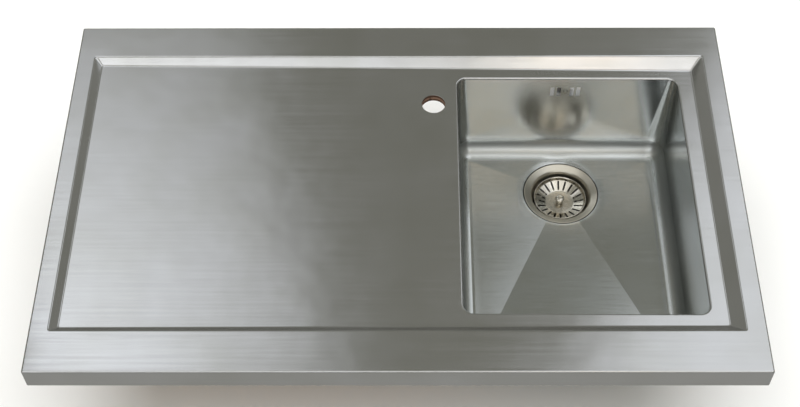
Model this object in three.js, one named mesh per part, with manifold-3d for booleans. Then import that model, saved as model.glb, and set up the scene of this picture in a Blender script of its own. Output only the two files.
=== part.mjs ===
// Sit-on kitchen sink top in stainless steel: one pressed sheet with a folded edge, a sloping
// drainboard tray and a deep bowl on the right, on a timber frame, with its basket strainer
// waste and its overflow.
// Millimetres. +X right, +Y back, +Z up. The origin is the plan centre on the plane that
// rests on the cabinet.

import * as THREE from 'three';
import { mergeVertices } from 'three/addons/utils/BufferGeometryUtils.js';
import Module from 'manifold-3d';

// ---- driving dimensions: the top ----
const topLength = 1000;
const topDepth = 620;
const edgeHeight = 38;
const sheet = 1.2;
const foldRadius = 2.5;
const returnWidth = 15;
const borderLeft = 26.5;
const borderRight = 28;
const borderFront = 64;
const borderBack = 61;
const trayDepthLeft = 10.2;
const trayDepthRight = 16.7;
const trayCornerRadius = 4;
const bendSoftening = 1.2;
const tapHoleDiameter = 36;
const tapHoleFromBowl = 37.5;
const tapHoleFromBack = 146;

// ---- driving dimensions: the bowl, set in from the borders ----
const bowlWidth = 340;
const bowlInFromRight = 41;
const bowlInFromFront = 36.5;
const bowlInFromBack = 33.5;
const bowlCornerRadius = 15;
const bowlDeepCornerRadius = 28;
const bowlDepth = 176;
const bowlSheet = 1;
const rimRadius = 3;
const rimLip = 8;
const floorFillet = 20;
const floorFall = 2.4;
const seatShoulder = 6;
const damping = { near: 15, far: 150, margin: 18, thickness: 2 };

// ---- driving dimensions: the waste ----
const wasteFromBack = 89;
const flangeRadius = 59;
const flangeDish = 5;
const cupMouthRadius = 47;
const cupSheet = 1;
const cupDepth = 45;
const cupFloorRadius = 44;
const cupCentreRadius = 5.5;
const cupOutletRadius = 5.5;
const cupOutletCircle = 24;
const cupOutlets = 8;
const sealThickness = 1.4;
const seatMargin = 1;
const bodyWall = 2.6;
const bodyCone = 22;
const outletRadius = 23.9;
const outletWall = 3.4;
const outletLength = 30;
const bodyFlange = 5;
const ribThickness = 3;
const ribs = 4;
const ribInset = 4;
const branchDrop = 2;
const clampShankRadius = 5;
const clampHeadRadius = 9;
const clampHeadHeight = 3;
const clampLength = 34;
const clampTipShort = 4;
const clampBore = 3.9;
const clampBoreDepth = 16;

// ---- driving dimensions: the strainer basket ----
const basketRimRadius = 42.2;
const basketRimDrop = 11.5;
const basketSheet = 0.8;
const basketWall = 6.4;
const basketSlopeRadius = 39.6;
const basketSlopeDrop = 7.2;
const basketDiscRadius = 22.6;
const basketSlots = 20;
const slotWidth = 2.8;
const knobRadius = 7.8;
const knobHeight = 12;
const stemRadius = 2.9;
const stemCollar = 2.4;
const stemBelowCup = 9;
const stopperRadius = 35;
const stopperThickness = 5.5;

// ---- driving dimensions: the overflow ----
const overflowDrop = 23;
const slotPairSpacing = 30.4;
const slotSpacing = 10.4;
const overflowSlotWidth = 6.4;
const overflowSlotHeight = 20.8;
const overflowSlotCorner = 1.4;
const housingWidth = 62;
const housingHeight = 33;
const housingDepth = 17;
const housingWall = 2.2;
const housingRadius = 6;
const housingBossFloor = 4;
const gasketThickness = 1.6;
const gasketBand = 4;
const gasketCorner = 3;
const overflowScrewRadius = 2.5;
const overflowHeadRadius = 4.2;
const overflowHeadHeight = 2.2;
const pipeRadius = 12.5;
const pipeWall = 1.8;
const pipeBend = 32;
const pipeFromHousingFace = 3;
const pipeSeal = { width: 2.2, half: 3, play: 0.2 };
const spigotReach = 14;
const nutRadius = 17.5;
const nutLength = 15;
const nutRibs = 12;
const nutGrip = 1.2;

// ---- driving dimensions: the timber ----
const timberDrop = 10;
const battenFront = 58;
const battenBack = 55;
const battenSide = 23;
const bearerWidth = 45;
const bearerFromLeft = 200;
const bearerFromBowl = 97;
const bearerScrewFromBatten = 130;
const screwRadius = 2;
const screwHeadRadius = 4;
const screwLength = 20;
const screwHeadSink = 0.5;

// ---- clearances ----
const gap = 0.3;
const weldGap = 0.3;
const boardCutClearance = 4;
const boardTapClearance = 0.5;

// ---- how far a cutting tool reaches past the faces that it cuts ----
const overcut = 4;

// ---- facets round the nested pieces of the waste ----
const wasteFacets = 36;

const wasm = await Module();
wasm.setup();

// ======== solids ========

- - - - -

**EXERCISE DIRECTIONS**
Return each line of the data exactly as written above.

**SOLUTION**
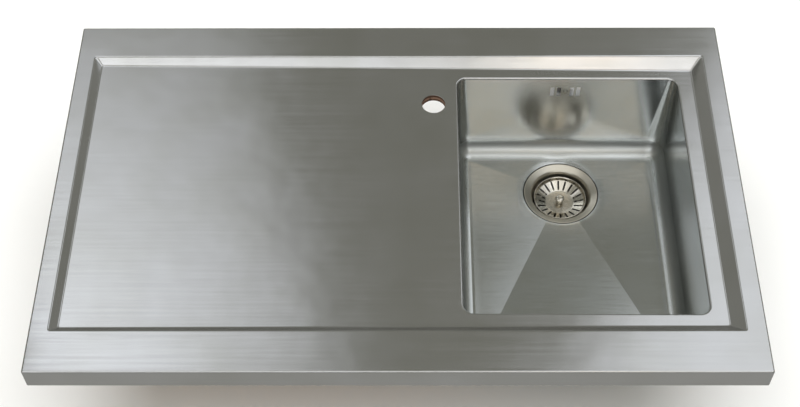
Model this object in three.js, one named mesh per part, with manifold-3d for booleans. Then import that model, saved as model.glb, and set up the scene of this picture in a Blender script of its own. Output only the two files.
=== part.mjs ===
// Sit-on kitchen sink top in stainless steel: one pressed sheet with a folded edge, a sloping
// drainboard tray and a deep bowl on the right, on a timber frame, with its basket strainer
// waste and its overflow.
// Millimetres. +X right, +Y back, +Z up. The origin is the plan centre on the plane that
// rests on the cabinet.

import * as THREE from 'three';
import { mergeVertices } from 'three/addons/utils/BufferGeometryUtils.js';
import Module from 'manifold-3d';

// ---- driving dimensions: the top ----
const topLength = 1000;
const topDepth = 620;
const edgeHeight = 38;
const sheet = 1.2;
const foldRadius = 2.5;
const returnWidth = 15;
const borderLeft = 26.5;
const borderRight = 28;
const borderFront = 64;
const borderBack = 61;
const trayDepthLeft = 10.2;
const trayDepthRight = 16.7;
const trayCornerRadius = 4;
const bendSoftening = 1.2;
const tapHoleDiameter = 36;
const tapHoleFromBowl = 37.5;
const tapHoleFromBack = 146;

// ---- driving dimensions: the bowl, set in from the borders ----
const bowlWidth = 340;
const bowlInFromRight = 41;
const bowlInFromFront = 36.5;
const bowlInFromBack = 33.5;
const bowlCornerRadius = 15;
const bowlDeepCornerRadius = 28;
const bowlDepth = 176;
const bowlSheet = 1;
const rimRadius = 3;
const rimLip = 8;
const floorFillet = 20;
const floorFall = 2.4;
const seatShoulder = 6;
const damping = { near: 15, far: 150, margin: 18, thickness: 2 };

// ---- driving dimensions: the waste ----
const wasteFromBack = 89;
const flangeRadius = 59;
const flangeDish = 5;
const cupMouthRadius = 47;
const cupSheet = 1;
const cupDepth = 45;
const cupFloorRadius = 44;
const cupCentreRadius = 5.5;
const cupOutletRadius = 5.5;
const cupOutletCircle = 24;
const cupOutlets = 8;
const sealThickness = 1.4;
const seatMargin = 1;
const bodyWall = 2.6;
const bodyCone = 22;
const outletRadius = 23.9;
const outletWall = 3.4;
const outletLength = 30;
const bodyFlange = 5;
const ribThickness = 3;
const ribs = 4;
const ribInset = 4;
const branchDrop = 2;
const clampShankRadius = 5;
const clampHeadRadius = 9;
const clampHeadHeight = 3;
const clampLength = 34;
const clampTipShort = 4;
const clampBore = 3.9;
const clampBoreDepth = 16;

// ---- driving dimensions: the strainer basket ----
const basketRimRadius = 42.2;
const basketRimDrop = 11.5;
const basketSheet = 0.8;
const basketWall = 6.4;
const basketSlopeRadius = 39.6;
const basketSlopeDrop = 7.2;
const basketDiscRadius = 22.6;
const basketSlots = 20;
const slotWidth = 2.8;
const knobRadius = 7.8;
const knobHeight = 12;
const stemRadius = 2.9;
const stemCollar = 2.4;
const stemBelowCup = 9;
const stopperRadius = 35;
const stopperThickness = 5.5;

// ---- driving dimensions: the overflow ----
const overflowDrop = 23;
const slotPairSpacing = 30.4;
const slotSpacing = 10.4;
const overflowSlotWidth = 6.4;
const overflowSlotHeight = 20.8;
const overflowSlotCorner = 1.4;
const housingWidth = 62;
const housingHeight = 33;
const housingDepth = 17;
const housingWall = 2.2;
const housingRadius = 6;
const housingBossFloor = 4;
const gasketThickness = 1.6;
const gasketBand = 4;
const gasketCorner = 3;
const overflowScrewRadius = 2.5;
const overflowHeadRadius = 4.2;
const overflowHeadHeight = 2.2;
const pipeRadius = 12.5;
const pipeWall = 1.8;
const pipeBend = 32;
const pipeFromHousingFace = 3;
const pipeSeal = { width: 2.2, half: 3, play: 0.2 };
const spigotReach = 14;
const nutRadius = 17.5;
const nutLength = 15;
const nutRibs = 12;
const nutGrip = 1.2;

// ---- driving dimensions: the timber ----
const timberDrop = 10;
const battenFront = 58;
const battenBack = 55;
const battenSide = 23;
const bearerWidth = 45;
const bearerFromLeft = 200;
const bearerFromBowl = 97;
const bearerScrewFromBatten = 130;
const screwRadius = 2;
const screwHeadRadius = 4;
const screwLength = 20;
const screwHeadSink = 0.5;

// ---- clearances ----
const gap = 0.3;
const weldGap = 0.3;
const boardCutClearance = 4;
const boardTapClearance = 0.5;

// ---- how far a cutting tool reaches past the faces that it cuts ----
const overcut = 4;

// ---- facets round the nested pieces of the waste ----
const wasteFacets = 36;

const wasm = await Module();
wasm.setup();

// ======== solids ========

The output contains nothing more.